The players who contributed to those successes would not be surprised to hear a Gray-coached team today being described as well-drilled and organised.

Chris Johnson, headteacher at Argyle House in Sunderland, explains: “The impact he has made has been astronomical, really. We always used to struggle to compete, now we’re competing with the bigger schools because we’re better coached, better drilled and more organised. His passion for the game rubs off on all the other coaches who he sends.

“The admiration the kids have for him is unreal. They all look forward to his coaching on a Thursday or Friday, they think it’s amazing.”

It was around two years after MGFA launched that they began working in schools during term time, with a former teacher of Gray’s heavily involved.

Dave Mills, now familiar to Darlington supporters as the club’s community and operations consultant, was one of Gray’s teachers at school in Sedgefield many moons ago, and he helped deliver the MGFA’s academic programme, fusing football with maths, English or science.

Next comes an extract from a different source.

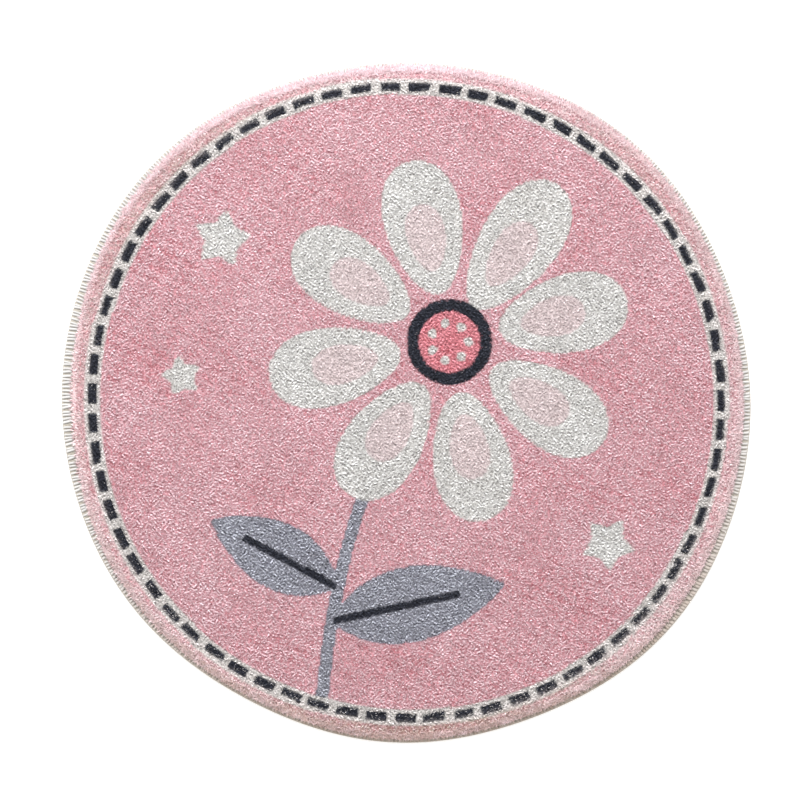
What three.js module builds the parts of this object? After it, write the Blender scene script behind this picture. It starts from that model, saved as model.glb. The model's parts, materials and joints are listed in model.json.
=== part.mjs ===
// Round pile rug: a disc of pile carpet whose cut edge is bound with overlocking yarn.
// Millimetres, +Z up. The origin is on the floor under the middle of the dashed border,
// and the pile leans towards +Y.

import * as THREE from 'three';

// Driving dimensions
const rugDiameter = 800;       // over the overlocked edge, on average round the rug
const rugThickness = 13.5;     // floor to pile tips
const edgeWidth = 12.5;        // how far the overlocking yarn reaches in from the edge
const edgeHeight = 4.8;        // backing with a turn of yarn above and below it
const sewnGap = 0.3;           // between the edge yarn and the carpet inside it
const stepsAround = 144;

// The cut edge wanders from a true circle by a few slow waves, each with its first crest at a
// bearing in degrees, anticlockwise from +X.
const edgeWaves = [
  { lobes: 1, height: 1.4, crestAt: 82 },
  { lobes: 2, height: 3.8, crestAt: -18 },
  { lobes: 3, height: 1.1, crestAt: 49 },
  { lobes: 4, height: 1.7, crestAt: -40 },
  { lobes: 5, height: 1.1, crestAt: -19 },
  { lobes: 6, height: 0.6, crestAt: 24 },
  { lobes: 7, height: 0.5, crestAt: 8 },
  { lobes: 8, height: 0.7, crestAt: -1 },
];

// How far the pile hangs out over the edge yarn, by bearing: least where the yarn shows most.
const pileOverhangs = [
  { bearing: 0, reach: 4.7 },
  { bearing: 30, reach: 7 },
  { bearing: 60, reach: 10 },
  { bearing: 90, reach: 9.5 },
  { bearing: 120, reach: 9.5 },
  { bearing: 150, reach: 5 },
  { bearing: 180, reach: 0 },
  { bearing: 210, reach: 6.3 },
  { bearing: 240, reach: 9 },
  { bearing: 270, reach: 9.5 },
  { bearing: 300, reach: 8.5 },
  { bearing: 330, reach: 4.5 },
];

// Section of the carpet's rim, from the floor up to the level pile. A point lies `inset` inside
// the foot of the pile, moved out by its share of the overhang.
const rimSection = [
  { inset: 0, overhangShare: 0, height: 0 },
  { inset: 0, overhangShare: 0, height: edgeHeight + 0.5 },
  { inset: 0, overhangShare: 1, height: edgeHeight + 1.8 },
  { inset: 1, overhangShare: 0.9, height: 9 },
  { inset: 4, overhangShare: 0.55, height: 11.4 },
  { inset: 10, overhangShare: 0.2, height: 12.9 },
  { inset: 19, overhangShare: 0, height: rugThickness },
];

// Section of the edge yarn, from its inner face: shares of its width and of its height.
const edgeSection = [
  { across: 0.12, up: 0 },
  { across: 0.88, up: 0 },
  { across: 1, up: 0.3 },
  { across: 0.98, up: 0.64 },
  { across: 0.82, up: 0.9 },
  { across: 0.53, up: 1 },
  { across: 0.14, up: 0.95 },
  { across: 0, up: 0.74 },
  { across: 0, up: 0.2 },
];

function edgeRadius(bearing) {
  let radius = rugDiameter / 2;
  for (const { lobes, height, crestAt } of edgeWaves) {
    radius += height * Math.cos(THREE.MathUtils.degToRad(lobes * (bearing - crestAt)));
  }
  return radius;
}

function footRadius(bearing) {
  return edgeRadius(bearing) - edgeWidth - sewnGap;
}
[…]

“There was a big interest from primary and secondary school children, so we started to ask if we could do more in curriculum time,” explained Gray. “We made a breakthrough with schools in the Aycliffe, Shildon and Darlington area.”

Today, the MGFA operates in 30 schools and has been partnered with Darlington College for seven years, delivering Active IQ and Btec qualifications.

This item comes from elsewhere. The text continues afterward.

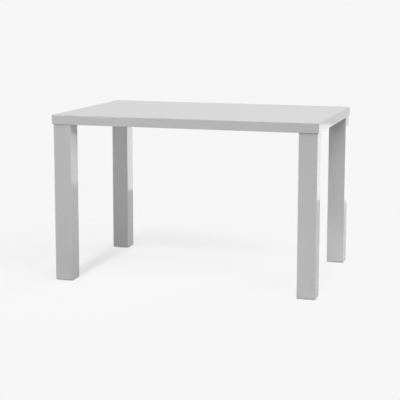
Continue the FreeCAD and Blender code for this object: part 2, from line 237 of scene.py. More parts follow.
handling, given, result = new_group(
    "Handling",
    {"Vector": (VECTOR, None), "Size": (FLOAT, 0.1), "Clean": (FLOAT, 0.1), "Marked": (FLOAT, 0.2)},
    {"Roughness": FLOAT},
)
smudges = noise(handling, given["Vector"], given["Size"], Detail=5.0, Distortion=0.6)
smudge = spread(handling, smudges, *SMUDGE_BAND)
drawn_out = {"Vector": given["Vector"], "Rotation": HAIR_TILT, "Scale": HAIR_DRAW}
rubbed = add_node(handling, "ShaderNodeMapping", drawn_out).outputs[0]
hairs = noise(handling, rubbed, given["Size"], Detail=6.0)
hair = spread(handling, hairs, *HAIR_BAND, 0.0, HAIR_SHARE)
marks = math_node(handling, "MAXIMUM", smudge, hair)
roughness = mix_values(handling, marks, given["Clean"], given["Marked"])
handling.links.new(roughness, result["Roughness"])
print("group", handling.name)

# %% [markdown]
# ## Where the lacquer is
#
# A lacquered board is only lacquered outside. Inside the slab, and on the mitres inside a leg, it
# is still bare. A second material on those faces would do it, but the board's mesh belongs to the
# CAD model and stays as it is. So a group finds the outside by measuring: it takes how far a point
# is from the faces of a box, and whatever lies on the box has film on it. The point is folded into
# one quarter of the table first, so that one box does for all four legs. Where a point is close to
# two faces at once it is on an arris, and there the group gives the mask for a painted highlight:
# a lighter grey laid along each rounded arris.

# %% Group: Film, which tells the lacquered outside from the bare inside
FILM_FROM, FILM_TO = -0.0012, -0.0008  # metres outwards from the box's face
# ARRIS_FROM and ARRIS_TO bound the band along each arris where the highlight is painted
ARRIS_FROM, ARRIS_TO = -0.004, -0.001  # the same, for the second face of an arris

film, given, result = new_group(
    "Film",
    {"Vector": (VECTOR, None), "Centre": (VECTOR, None), "Half Size": (VECTOR, None)},
    {"Outside": FLOAT, "Arris": FLOAT},
)
folded = vector_math(film, "ABSOLUTE", given["Vector"])[0]
centred = vector_math(film, "SUBTRACT", folded, given["Centre"])[0]
distance = vector_math(film, "ABSOLUTE", centred)[0]
depths = vector_math(film, "SUBTRACT", distance, given["Half Size"])[0]
along = add_node(film, "ShaderNodeSeparateXYZ", {0: depths}).outputs
higher = math_node(film, "MAXIMUM", along[0], along[1])
lower = math_node(film, "MINIMUM", along[0], along[1])
nearest = math_node(film, "MAXIMUM", higher, along[2])
second = math_node(film, "MAXIMUM", lower, math_node(film, "MINIMUM", higher, along[2]))
film.links.new(spread(film, nearest, FILM_FROM, FILM_TO), result["Outside"])
film.links.new(spread(film, second, ARRIS_FROM, ARRIS_TO), result["Arris"])
print("group", film.name)

# %% [markdown]
# ## The finishes
#
# A material starts with the Principled shader and Object coordinates. Numbers that are the same
# all over a surface are typed straight into the shader. What changes over the surface comes from
# the groups, and their heights meet in one Bump node.

# %% Helpers that start a material and place a group in it


def new_material(name, **plain):
    """A material with plain values on its shader; returns the material, tree, shader and coordinates."""
    material = bpy.data.materials.new(name)
    material.use_nodes = True
    tree = material.node_tree
    shader = tree.nodes["Principled BSDF"]
    for socket, value in plain.items():
        shader.inputs[socket.replace("_", " ")].default_value = value
    coordinates = add_node(tree, "ShaderNodeTexCoord").outputs["Object"]
    return material, tree, shader, coordinates


def place(tree, group, **inputs):
    """A group in a material, with the material's own values; returns its outputs."""
    node = tree.nodes.new("ShaderNodeGroup")
    node.node_tree = group
    for label, value in inputs.items():
        socket = node.inputs[label.replace("_", " ")]
        if isinstance(value, bpy.types.NodeSocket):
            tree.links.new(value, socket)
        else:
            socket.default_value = value
    return node.outputs


def finish_material(tree, shader, colour, roughness, height):
    """Feeds a shader its colour and roughness, and a bump made from a height in metres."""
    tree.links.new(colour, shader.inputs["Base Color"])
    tree.links.new(roughness, shader.inputs["Roughness"])
    bump = add_node(tree, "ShaderNodeBump", {"Height": height, "Distance": 1.0, "Strength": 1.0})
    tree.links.new(bump.outputs[0], shader.inputs["Normal"])


# %% [markdown]
# ### Grey gloss lacquer
#
# Sprayed polyester is a smooth clear-edged film with grey pigment in it. Up close it isn't a
# perfect mirror: the spray leaves an orange peel a few millimetres wide and a few micrometres
# deep, the tone drifts very slightly, and hands leave faint smudges. Under it is fibre board,
# which is what the hidden faces show. The top and the legs are boxes in different places, so the
# same recipe is made twice, once for each.

# %% The recipe for lacquered board
LACQUER_LIGHT = (0.440, 0.440, 0.442, 1.0)
LACQUER_DARK = (0.424, 0.424, 0.427, 1.0)
# a lighter grey, painted along the arrises as a highlight
ARRIS_HIGHLIGHT_GREY = (0.475, 0.475, 0.477, 1.0)
BOARD_LIGHT = (0.52, 0.37, 0.23, 1.0)
BOARD_DARK = (0.36, 0.235, 0.135, 1.0)
BOARD_ROUGHNESS = 0.75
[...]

Last week, the Darlington College team, unbeaten all season, beat Gateshead College in a cup final to complete a treble. Among their alumni is Vinnie Steels, now playing for Sunderland, while the qualifications can help students reach university.

Gray adds: “There’s kids that we’ve known at Harrowgate Hill primary school, then Longfield and now they’re at Darlington College. That’s an eight or nine-year journey they’ve been with us and we see them develop as young people. We’ve seen kids grow up and go into employment, and six or seven have gone on to become employees with us, which is fantastic.

“A lot of the people we have worked with, it’s not been about their football ability, that’s only a small element, it’s about how you can change a young person’s life.”